[Extracted records]

_ _ _

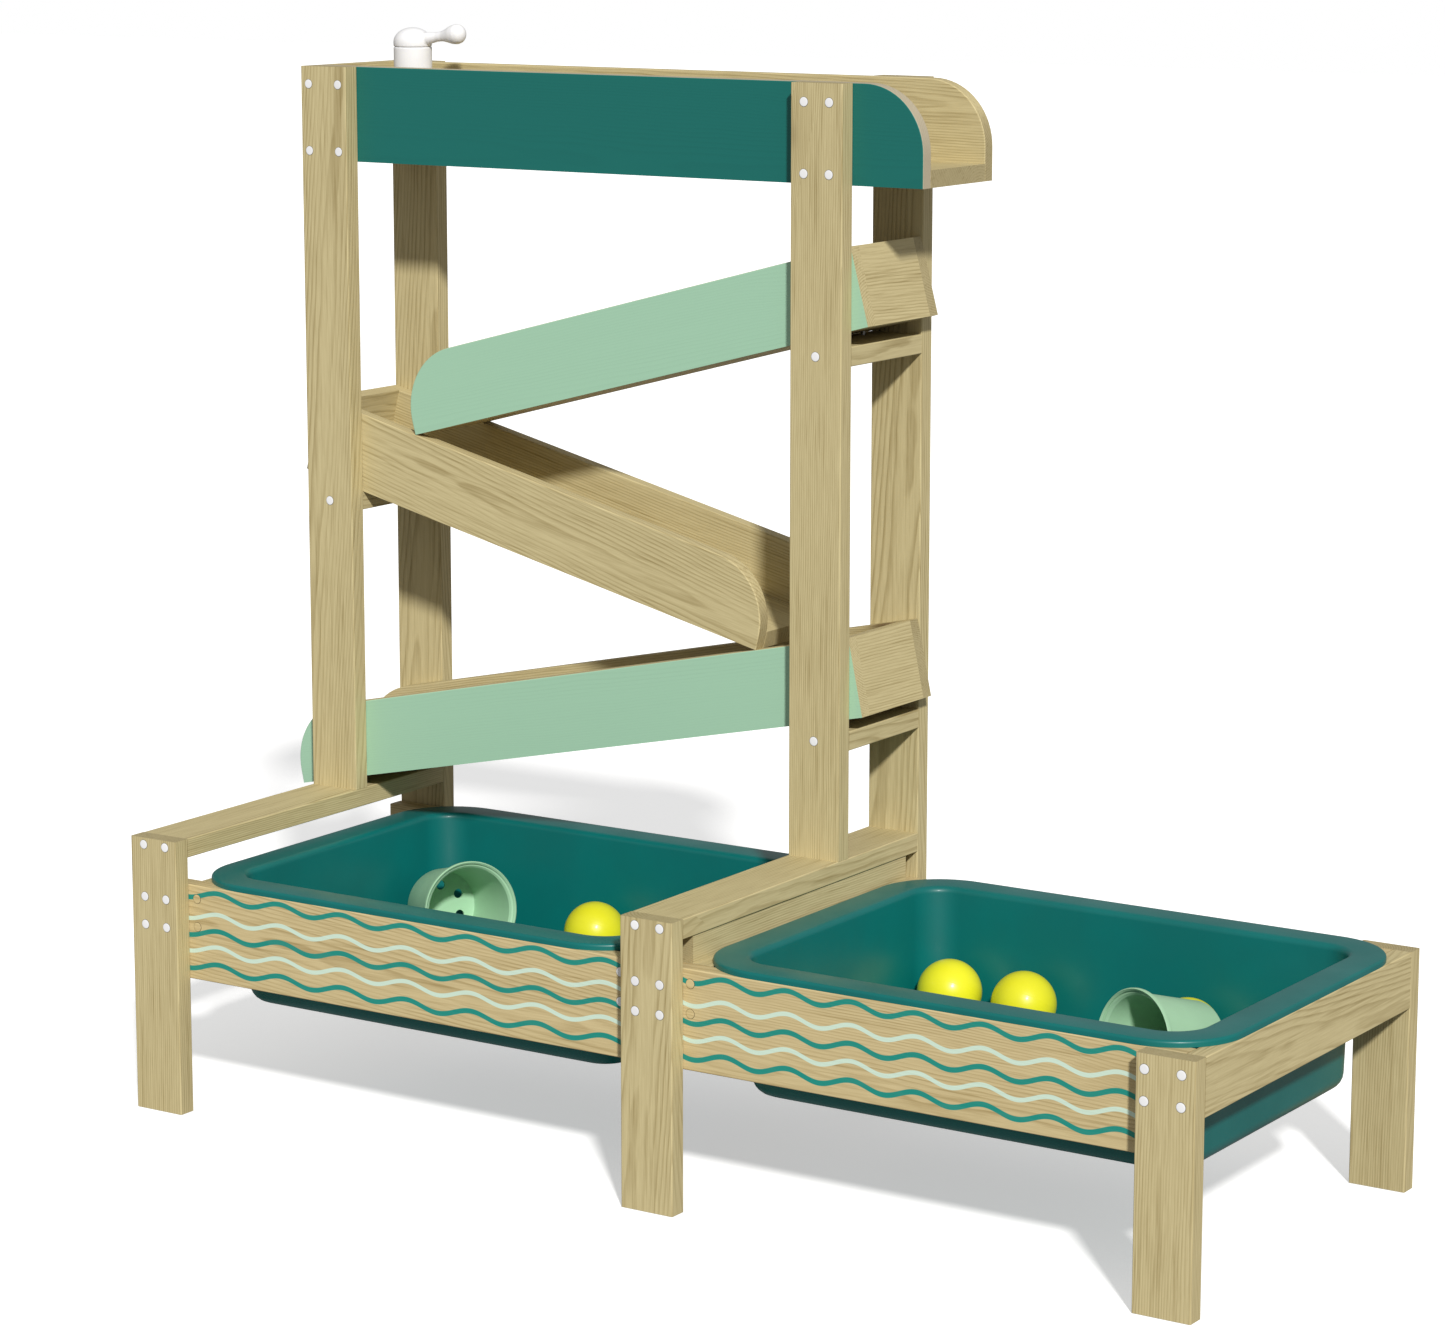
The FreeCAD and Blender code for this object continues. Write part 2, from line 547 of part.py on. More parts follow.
def screw_solid(start, direction):
    sunk = cell("sink_depth")
    tip = sunk + cell("screw_reach")
    width = cell("screw_shank")
    head = Part.makeCylinder(cell("screw_head") / 2, cell("screw_head_height"),
                             start + direction * (sunk - cell("screw_head_height")), direction)
    shank = Part.makeCylinder(width / 2, cell("screw_reach") - width, start + direction * sunk, direction)
    nose = Part.makeCone(width / 2, width / 2 * POINT_SHARE, width, start + direction * (tip - width),
                         direction)
    return head.fuse([shank, nose]).removeSplitter()


def drill_solid(start, direction):
    """The hole for one screw: a sunk seat for head and cap, then the shank's hole."""
    sunk = cell("sink_depth")
    wide = cell("cap_width") + 2 * cell("drill_clearance")
    narrow = cell("screw_shank") + 2 * cell("drill_clearance")
    end = sunk + cell("screw_reach") + cell("drill_clearance")
    return stepped_pin(start, direction, [(0.0, sunk, wide), (0.0, end, narrow)])


def cap_solid(start, direction):
    """A cover cap that sits on a screw's head with its crowned face outside."""
    radius = cell("cap_width") / 2
    depth = cell("sink_depth") - cell("screw_head_height")
    disc = Part.makeCylinder(radius, depth, start, direction)
    crown = Part.makeCone(radius, radius * CROWN_SHARE, cell("cap_dome"), start, direction * -1)
    return disc.fuse(crown).removeSplitter()


def fastener_group(label, solids):
    group = doc.addObject("Part::Feature", label)
    group.Shape = Part.makeCompound(solids)
    return keep(label, group)


CROWN_SHARE = 0.8        # flat top of a cap's crown against the cap's own width
POINT_SHARE = 0.25       # width of a screw's tip against its shank
SCREWS = screw_places()
DRILLS = [drill_solid(start, direction) for start, direction, family, cover in SCREWS]


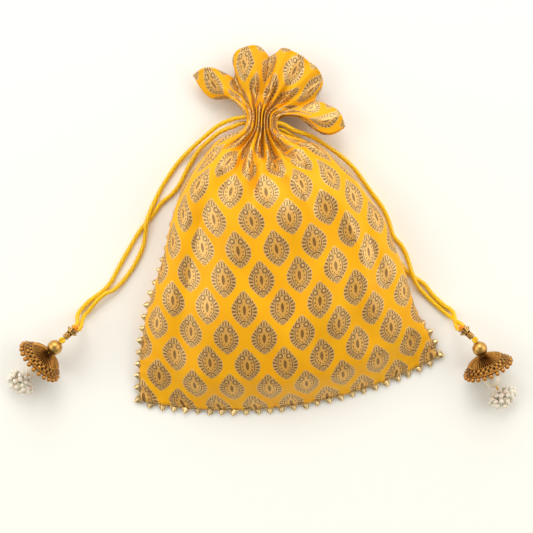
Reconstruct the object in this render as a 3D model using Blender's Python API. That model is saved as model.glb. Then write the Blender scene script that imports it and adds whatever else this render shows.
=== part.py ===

_ _ _

> Exercise: Read through the entries and copy each line in which "Blender" appears.

> Solved exercise:
The FreeCAD and Blender code for this object continues. Write part 2, from line 547 of part.py on. More parts follow.
Reconstruct the object in this render as a 3D model using Blender's Python API. That model is saved as model.glb. Then write the Blender scene script that imports it and adds whatever else this render shows.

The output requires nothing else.